### PROBLEM TO SOLVE:
Extract the first line through the line containing "HANDLE_EASE = 2.0" from the listing below, exactly as written.

### RECORDED INFORMATION:
>> Begin
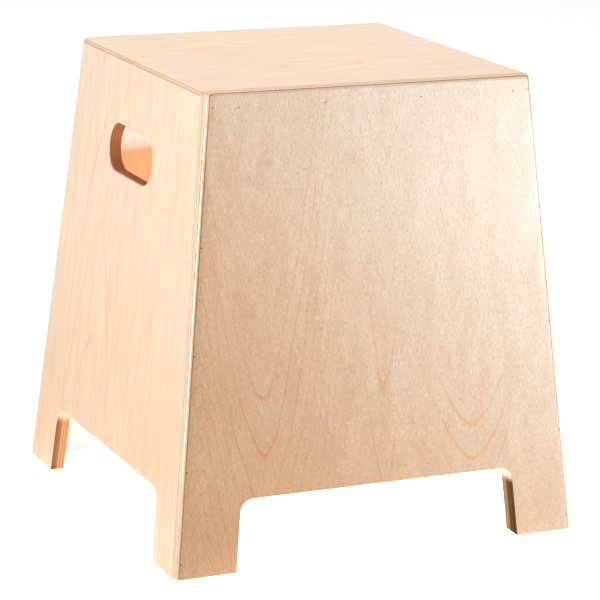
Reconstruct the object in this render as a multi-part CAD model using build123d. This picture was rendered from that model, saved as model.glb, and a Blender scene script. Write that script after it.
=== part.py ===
from build123d import *
from math import atan, cos, hypot, radians, sin
import os

# A seat cajon: a tapered plywood box that is open below, stands on cut-out feet and is played on its front.
# Millimetres. +Z is up, the playing face looks along -Y, and the origin is on the floor under the middle.

# Outside shape
HEIGHT = 400.0
TOP_SIDE = 300.0
BASE_SIDE = 377.0
CORNER_RADIUS = 8.5
TOP_RADIUS = 3.5

# Boards
WALL = 12.7
PLAYING_PLY = 4.0
FRAME_PLY = 8.0
SEAT_LIP = WALL / 3
FRONT_DEPTH = PLAYING_PLY + FRAME_PLY
FRAME_DEPTH = FRONT_DEPTH + FRAME_PLY

# Openings between the feet, measured across the floor and up the wall
OPENING_HEIGHT = 61.7
OPENING_RADIUS = 12.0
FRONT_OPENING = 266.0
SIDE_OPENING = 262.6
SIDE_OPENING_SHIFT = 4.7

# Hand holes in the two sides
HANDLE_LENGTH = 105.0
HANDLE_HEIGHT = 41.2
HANDLE_DOWN = 79.4
HANDLE_BACK = 4.0
HANDLE_EASE = 2.0

# Window of the front frame, behind the playing panel
FRAME_STILE = 30.0
FRAME_TOP_RAIL = 28.0
FRAME_BOTTOM_RAIL = 26.0
WINDOW_RADIUS = 20.0

# Brads that pin the playing panel to its frame
BRAD_RADIUS = 0.65
BRAD_LENGTH = 9.5
BRAD_SINK = 0.5
BRAD_EDGE = 5.0
BRAD_FIRST_EDGE = 6.7
BRAD_TOP = 13.0
BRADS_DOWN_SIDE = [12.0, 126.0, 215.0, 312.0, 389.0]
BRADS_ACROSS_TOP = [-122.0, -44.0, 44.0, 131.0]

# Battens that stiffen the seat
BATTEN = 18.0
BATTEN_CLEARANCE = 6.0
BATTEN_SCREWS = 3

# Snare: a bar across the box with two fans of coiled wire that lean on the playing panel
BAR_UP = 255.0
BAR_HEIGHT = 28.0
BAR_THICKNESS = 16.0
PLATE_LENGTH = 46.0
PLATE_HEIGHT = 9.0
PLATE_THICKNESS = 1.8
PLATE_OFFSET = 52.0
FAN_TURN = 18.0
WIRES_PER_FAN = 8
WIRE_RADIUS = 0.6
WIRE_LENGTH = 88.0
WIRE_GAP = 0.2

# Screws, shank radius, head radius, head height and length
SCREW_SHANK = 1.5
SCREW_HEAD = 3.2
SCREW_HEAD_HEIGHT = 1.8
BATTEN_SCREW_LENGTH = 24.0
BAR_SCREW_LENGTH = 22.0
PLATE_SCREW_LENGTH = 12.0

# Tools and derived sizes
BIG = 600.0
PAST = 1.0
RUN = (BASE_SIDE - TOP_SIDE) / 2
TAPER = atan(RUN / HEIGHT)
SLOPE = HEIGHT / cos(TAPER)
EDGE_TAPER = RUN / SLOPE
UNDERSIDE = HEIGHT - WALL

FRONT, RIGHT, BACK, LEFT = 0, 90, 180, 270
SIDES = {"left": LEFT, "right": RIGHT}
TOWARDS = {"left": -1, "right": 1}


def wall_plane(turn, depth=0.0):
    """A plane inside a wall's outer face: x runs across it, y up its slope and z outwards."""
    angle = radians(turn)
    across = Vector(cos(angle), sin(angle), 0)
    outward = Vector(sin(angle) * cos(TAPER), -cos(angle) * cos(TAPER), sin(TAPER))
    foot = Vector(sin(angle), -cos(angle), 0) * (BASE_SIDE / 2)
    return Plane(origin=foot - outward * depth, x_dir=across, z_dir=outward)


def slab(turn, start, end):
    """Everything between two depths inside a wall."""
    return extrude(wall_plane(turn, start) * Rectangle(2 * BIG, 2 * BIG), -(end - start))


def layer(bottom, top):
    """Everything between two heights above the floor."""
    return Pos(0, 0, bottom) * Box(BIG, BIG, top - bottom, align=(Align.CENTER, Align.CENTER, Align.MIN))


def envelope():
    """The outside shape, with rounded upright corners and an eased top edge."""
    floor = Rectangle(BASE_SIDE, BASE_SIDE)
    seat = Pos(0, 0, HEIGHT) * Rectangle(TOP_SIDE, TOP_SIDE)
    body = loft([floor, seat])
    uprights = body.edges().filter_by(lambda edge: abs(edge.tangent_at(0.5).Z) > 0.5)
    body = fillet(uprights, CORNER_RADIUS)
    return fillet(body.edges().group_by(Axis.Z)[-1], TOP_RADIUS)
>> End
### SOLUTION TO THIS EXERCISE:
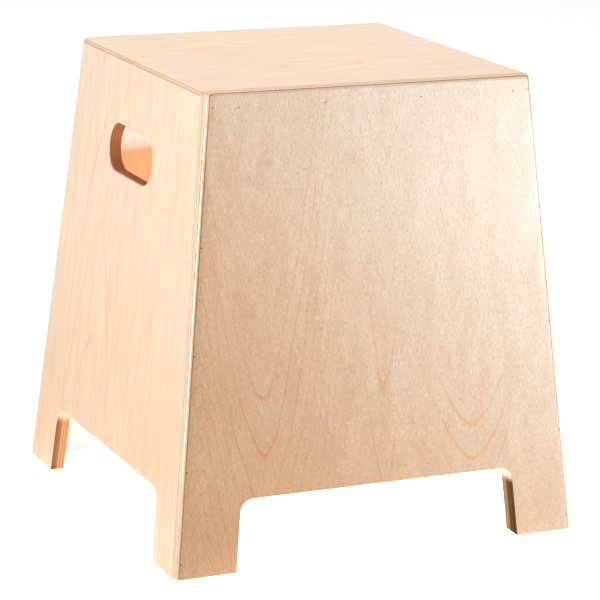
Reconstruct the object in this render as a multi-part CAD model using build123d. This picture was rendered from that model, saved as model.glb, and a Blender scene script. Write that script after it.
=== part.py ===
from build123d import *
from math import atan, cos, hypot, radians, sin
import os

# A seat cajon: a tapered plywood box that is open below, stands on cut-out feet and is played on its front.
# Millimetres. +Z is up, the playing face looks along -Y, and the origin is on the floor under the middle.

# Outside shape
HEIGHT = 400.0
TOP_SIDE = 300.0
BASE_SIDE = 377.0
CORNER_RADIUS = 8.5
TOP_RADIUS = 3.5

# Boards
WALL = 12.7
PLAYING_PLY = 4.0
FRAME_PLY = 8.0
SEAT_LIP = WALL / 3
FRONT_DEPTH = PLAYING_PLY + FRAME_PLY
FRAME_DEPTH = FRONT_DEPTH + FRAME_PLY

# Openings between the feet, measured across the floor and up the wall
OPENING_HEIGHT = 61.7
OPENING_RADIUS = 12.0
FRONT_OPENING = 266.0
SIDE_OPENING = 262.6
SIDE_OPENING_SHIFT = 4.7

# Hand holes in the two sides
HANDLE_LENGTH = 105.0
HANDLE_HEIGHT = 41.2
HANDLE_DOWN = 79.4
HANDLE_BACK = 4.0
HANDLE_EASE = 2.0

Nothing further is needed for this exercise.